SN2: Substitution Nucleophilic Bimolecular
SN1: Substitution Nucleophilic Unimolecular
E2: Elimination Bimolecular
E1: Elimination Unimolecular
SN2/SN1 Substitution Reaction Summary
SN2 Reaction
- Strong nucleophile
- Polar aprotic solvent
- Prefers the least substituted carbon
- No carbocation formation
- Concerted (happens in 1 step)
- 1 activation energy peak since concerted step
- Rate = k*[alkyl halide]*[nucleophile]
- Second order reaction
- Cold Temperature favors SN2 over E2 or SN1 with strong nucleophile except for tertiary carbon.
- Bulky base (srong/weak) is normally NOT used for SN2
- Inversion of Stereochemistry (Backside attack): stereochemistry of added nucleophile is the opposite of leaving group.
SN1 Reaction
- Weak Base
- Polar protic solvent
- Prefers the most substituted carbon
- Carbocation formation at most substituted carbon
- Multi-step reaction
- 2 activation energy peaks
- Rate = k*[alkyl halide]
- First order reaction
- Cold Temperature favors SN1 over E1 with weak nucleophile and weak abase.
- Bulky base (srong/weak) is normally NOT used for SN1
E2/E1 Elimination Reaction Summary
E2 Reaction
- Strong Base
- Polar aprotic solvent
- Strong small base prefers the most substituted double bond (Zaitsev product)
- Strong bulky base prefers the least substituted double bond (Hofmann product)

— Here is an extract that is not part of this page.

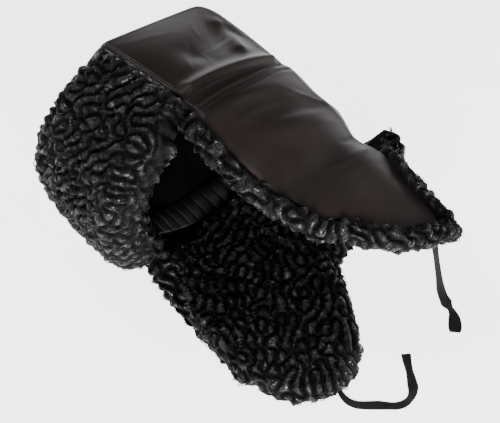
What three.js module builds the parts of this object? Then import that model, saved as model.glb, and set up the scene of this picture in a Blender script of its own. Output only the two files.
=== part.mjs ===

- No carbocation formation
- Concerted (happens in 1 step)
- 1 activation energy peak since concerted step
- Rate = k*[alkyl halide]*[base]
- Second order reaction
- Hot Temperature favors E2 over SN2 with strong base
- Leaving halogen and hydrogen must be in antiperiplanar position
E1 Reaction
- Weak Base AND Weak Nucleophile
- Polar protic solvent
- Prefers the most substituted
- double bond (Zaitsev product)
- Carbocation formation at most substituted carbon
- Multi steps
- 2 activation energy peaks
- Rate = k*[alkyl halide]
- First order reaction
- Hot Temperature favors E1 over SN1 with
- weak base AND weak nucleophile
SN2 Reaction
Srong Base Strong Nucleophile
e.g. NaOH, NaNH2, alkoxides (NaOMe, NaOEt) etc…
Primary carbon:
The majority of reaction is SN2. The minority is E2
Secondary carbon:
The majority of reaction is E2. The minority is SN2
Tertiary carbon:
Entire reaction is E2
Weak Base Strong Nucleophile
e.g. NaI, NaBr, NaCl, NaSH, NaSR, HS–, R-S–, etc…
Primary carbon:
The almost entire reaction is SN2
Secondary carbon:
The almost entire reaction is SN2
Tertiary carbon:
Entire reaction is SN1
SN2 Reaction Examples
SN1 Reaction
Weak Base Strong Nucleophile
e.g. NaI, NaBr, NaCl, NaSH, NaSR, HS–, R-S– etc…
Primary carbon:
No SN1 reaction (instead, SN2)
Secondary carbon:
No SN1 reaction (instead, SN2)
Tertiary carbon:
SN1
Weak Base Weak Nucleophile
e.g. water and alcohols (H2O, MeOH, EtOH), etc…
Primary carbon:
Generally no SN1 for primary carbocation*
Secondary carbon:
The Low temperature preferes SN1.
The high temperature and/or poor nucleophile prefers E1.
Tertiary carbon:
The Low temperature preferes SN1.
The high temperature and/or poor nucleophile prefers E1.
* If the primary carbocation is resonance-stabilized, such as allylic or benzylic positions, then the SN1 / E1 is possible. The cold temperature prefers the SN1 and the hot temperature prefers E1.
SN1 Reaction Example
E2 Reaction
Srong Base Weak Nucleophile
e.g. Bukly bases (DBU, DBN, KOt-Bu, LDA), non-nucleophile (NaH), etc…
Primary carbon:
All E2
Secondary carbon:
All E2
Tertiary carbon:
All E2
Srong Base Strong Nucleophile
e.g. NaOH, NaNH2, alkoxides (NaOMe, NaOEt) etc…
Primary carbon:
The majority of reaction is SN2. The minority is E2
Secondary carbon:
The majority of reaction is E2. The minority is SN2
Tertiary carbon:
Entire reaction is E2
E2 Reaction Examples
E1 Reaction
Weak Base Weak Nucleophile
e.g. water and alcohols (H2O, MeOH, EtOH), etc…
Primary carbon:
Generally no SN1 / E1 for primary carbocation*
Secondary carbon:
The Low temperature preferes SN1.
The high temperature and/or poor nucleophile prefers E1.
Tertiary carbon:
The Low temperature preferes SN1.
The high temperature and/or poor nucleophile prefers E1.
No Other Type of Reagents
* If the primary carbocation is resonance-stabilized, such as allylic or benzylic positions, then the SN1 / E1 is possible. The cold temperature prefers the SN1 and the hot temperature prefers E1.
E1 Reaction Examples
DBU: 1,8-diazabicycloundec-7-ene (DBU)
DBN: 1,5-diazabicyclonon-5-ene (DBN)
NaH: Sodium Hydride
KOt-Bu: Potassium tert-butoxide
LDA: Lithium Diisopropylamide